Les tropiques, tout d’abord. Alors que son prédécesseur Philippe Saurel, socialiste (autrement dit une espèce en voie de disparition comme le rhinocéros blanc ou le panda géant), rêvait d’une Californie française et de créations actuelles branchées, Michaël Delafosse (tiens, un autre socialiste!) porte son regard vers l’Afrique. Un continent très à la mode, soit dit en passant. Tout est parti de l’organisation du sommet Afrique-France, que la préfecture de l’Hérault avait piqué de haute lutte à Bordeaux en 2021. Montpellier proposait dans la foulée une partie de la saison Africa 2020. Il s’agit aujourd’hui de pérenniser cet effort. De manière permanente, la ville fera habiller sa cinquième ligne de trams par Barthélémy Toguo. Le Camerounais en vogue à qui l’on doit notamment une somptueuse installation dans le hall du Louvre en prélude à l’actuelle exposition «Les choses». De manière ponctuelle, le maire entend aussi lancer une biennale africaine axée sur la culture et la recherche.

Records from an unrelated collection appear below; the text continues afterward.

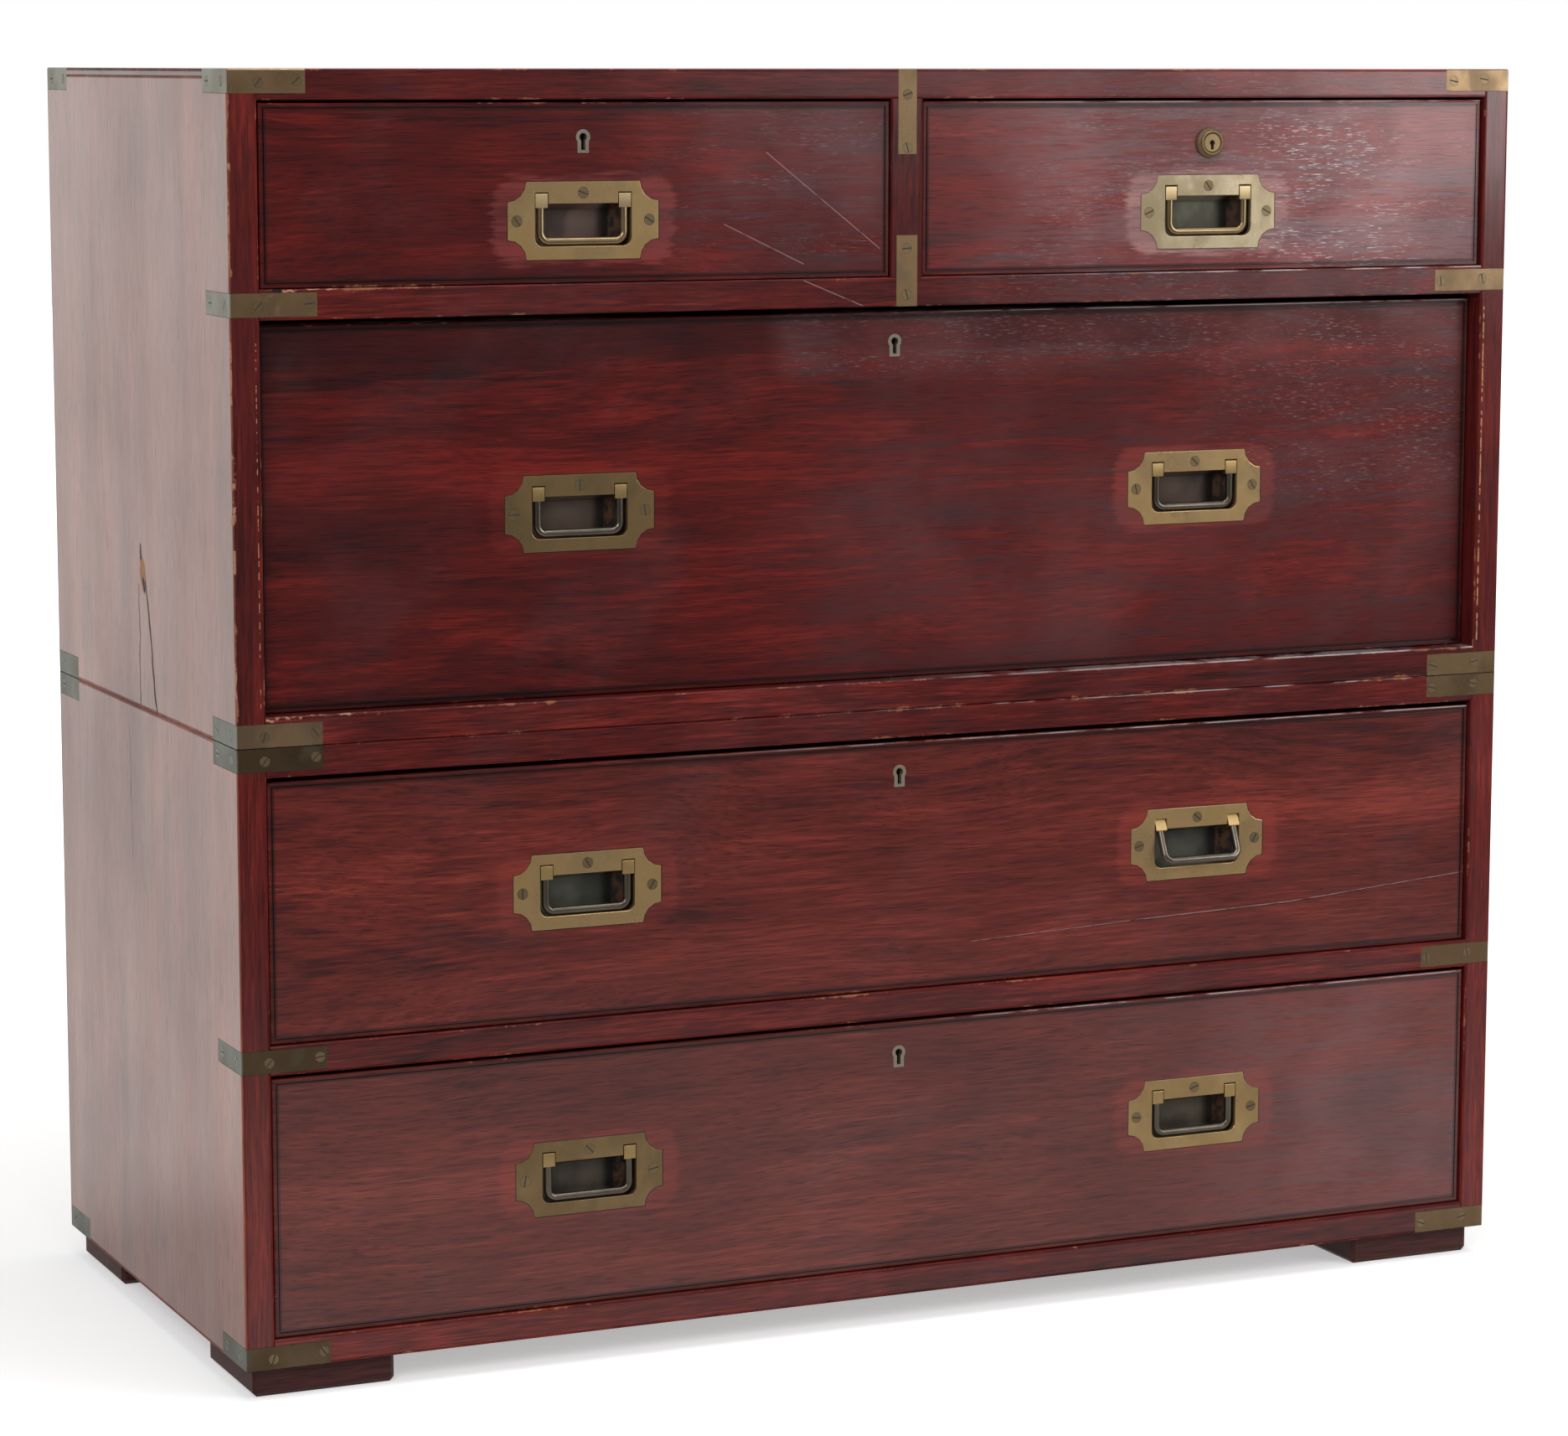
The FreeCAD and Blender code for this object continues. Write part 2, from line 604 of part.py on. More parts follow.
def lock_plug():
    """The turning plug of the round lock, with its key slot."""
    place = lock_place(BARREL_LOCKED)
    slot = keyhole(KEYHOLE_ROUND * 0.75, KEYHOLE_SLOT * 0.75, PLUG_DIAMETER / 3, PLUG_SLOT_DEPTH)
    return plug_space(BARREL_LOCKED, 0).cut(
        slot.translated(place - Vector(0, COLLAR_PROUD, 0)))


def lock(drawer):
    """The solids of one drawer's lock, without its moving bolt and plug."""
    body = lock_body(drawer).cut(bolt(drawer, BOLT_CLEARANCE))
    if drawer is BARREL_LOCKED:
        space = plug_space(drawer, PLUG_CLEARANCE)
        return [joined([body, barrel(drawer)]).cut(space)]
    return [body.cut(key_way(drawer)), escutcheon(drawer)]


def lock_pocket(drawer):
    """What is cut out of the front for the lock."""
    if drawer is BARREL_LOCKED:
        return [lock_body(drawer), sleeve(drawer)]
    return [lock_body(drawer), escutcheon_blank(drawer), key_way(drawer)]


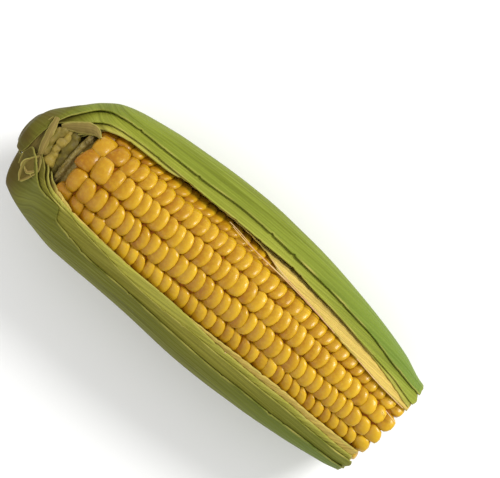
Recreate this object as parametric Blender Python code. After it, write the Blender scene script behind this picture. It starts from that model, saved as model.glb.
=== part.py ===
"""Trimmed cob of sweetcorn, lying on its closed husk with the husk cut open along the top.

Blender 4.5, metres, +Z up. +X runs along the ear from the cut stalk to the cut tip, and +Y is the
left side seen from the stalk. The origin is the middle of the ear's bounding box, on the surface that
the ear lies on.

The ear is described by three numbers, in millimetres and degrees: `along`, the distance from the stalk
end; `turn`, the angle round the ear's axis, 0 at the top and positive towards a leaf's own side; and
the distance out from the axis. `place` turns them into a point.
"""

import math

import bmesh
import bpy
from mathutils import Vector

MM = 0.001

# Driving dimensions, in millimetres and degrees.
EAR_LENGTH = 173.5
ALONG_MIDDLE = 86.94
AXIS_HEIGHT = 30.4
AXIS_ACROSS = -1.6
TIP_BEND = 3.1
TIP_BEND_START = 80.0
STALK_CUT = 2.5
STALK_LEAN = 0.25
STALK_LEAN_END = 24.0

KERNEL_ROWS = 16
KERNELS_PER_ROW = 34
FIRST_ROW_TURN = 11.6
ROW_START = 21.5
ROW_END = 171.5
BUTT_STRETCH = 0.5
BUTT_FADE = 2.5
ROW_GAP = 0.32
KERNEL_DOME = 1.7
KERNEL_GROOVE = 1.5
KERNELS_PER_SIDE_PANEL = 4

LEAF_THICKNESS = 0.45
LEAF_ROOT_LIFT = 0.5
SIDE_STARTS = 42.0  # turn where the husk starts to bulge away from the kernels
SILK_RADIUS = 0.2
SILK_LIFT = 0.32

# Distance out from the axis, in millimetres, at each distance along the ear.
CROWNS = [(2.5, 8.0), (8, 9.0), (14, 10.5), (18, 13.5), (21.5, 18.2), (25, 21.6), (30, 23.6),
          (38, 24.4), (65, 24.0), (90, 23.8), (115, 23.1), (142, 21.3), (160, 19.5), (173.5, 17.8)]
CORE = [(2.5, 7.6), (8, 8.5), (14, 9.8), (18, 11.4), (21, 12.4), (60, 13.0), (120, 12.4), (172, 9.6)]
LEFT_WIDTH = [(2.5, 8.9), (5, 12.4), (8.5, 16.4), (11.4, 19.6), (15.8, 24.3), (22.4, 28.7), (32, 31.4),
              (50, 34.0), (87, 35.3), (105, 34.3), (124, 32.1), (142, 29.3), (160.6, 25.2), (173.5, 21.4)]
RIGHT_WIDTH = [(2.5, 8.9), (4.6, 19.4), (7, 21.2), (15.8, 25.2), (24.6, 27.6), (36, 29.6), (68.7, 30.6),
               (96, 32.4), (124, 31.1), (142, 29.0), (160.6, 25.6), (173.5, 22.6)]
BELOW = [(2.5, 9.2), (5, 12.6), (9, 16.6), (15, 21.6), (24, 27.0), (31, 28.9), (38, 30.0), (50, 30.8),
         (68, 31.1), (108, 31.1), (126, 29.8), (150, 27.0), (165, 24.8), (173.5, 23.4)]
ABOVE = [(2.5, 9.2), (5, 12.2), (8.5, 14.6), (12, 16.8), (16, 19.7), (20, 23.6), (25, 26.9), (31, 28.2),
         (38, 28.5), (65, 28.1), (90, 27.9), (115, 27.2), (142, 25.4), (160, 23.6), (173.5, 21.9)]
HUSK_THICKNESS = 4.1  # room that the whole stack of leaves takes where it lies on the kernels


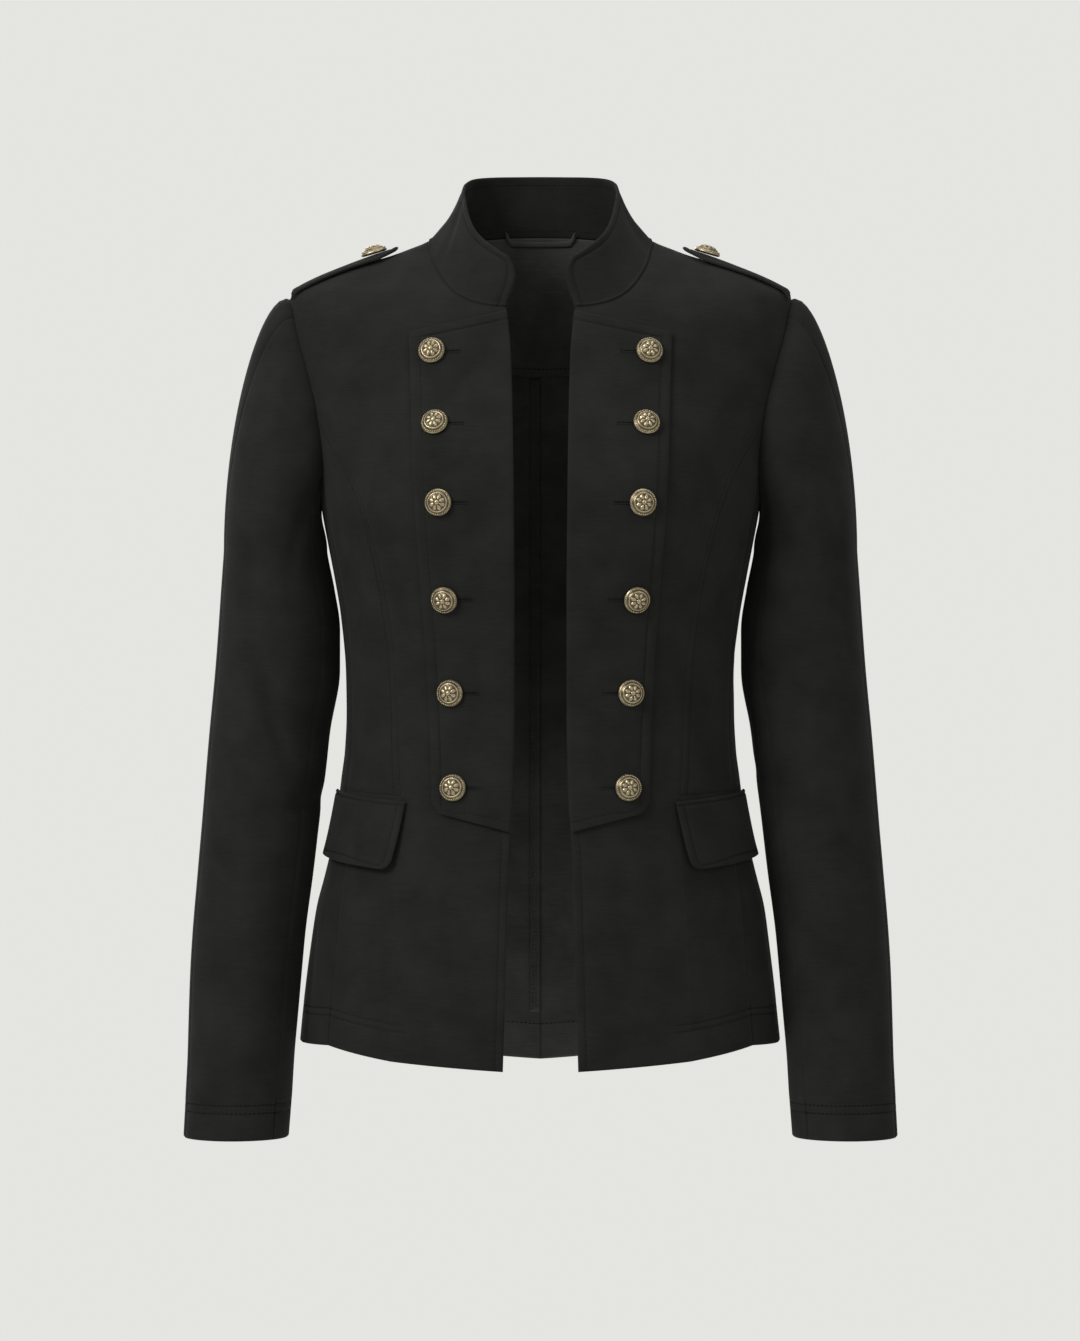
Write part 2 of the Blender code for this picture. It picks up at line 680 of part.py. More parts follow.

C’est Vincent Cavaroc, le directeur de la Halle Tropisme, qui portera l’opération. Le monsieur s’est fendu face à la presse des déclarations voulues. «Il y a eu avec Africa 2020 des envies et des espoirs qu’on ne peut pas rompre avec la dure loi de l’événementiel qui consiste à cocher une case puis à passer à une autre.» Une légère distorsion par rapport à la vérité. Le drame actuel est que toute manifestation ponctuelle doit précisément se voir répétée, d’une manière si possible amplifiée. Chacun sait qu’il y a trop de biennales, même si Lyon vient de triompher avec celle d’art contemporain. Elle a accueilli 520’000 personnes dans les derniers mois de 2022. On est plutôt aujourd’hui à la recherche de public. L’expérience du MoCo tentée dans l’Hôtel Montcalm rénové se révèle à cet égard éclairante. Nicolas Bourriaud avait promis à Montpellier un demi-million d’entrées par an. Dès les premiers jours d’ouverture, les espoirs étaient retombés à 100’000. Et je vous ai dit, l’été dernier lors de ma visite en ces lieux, que chaque visiteur éprouvait en dépit de la qualité des manifestations un profond sentiment de solitude.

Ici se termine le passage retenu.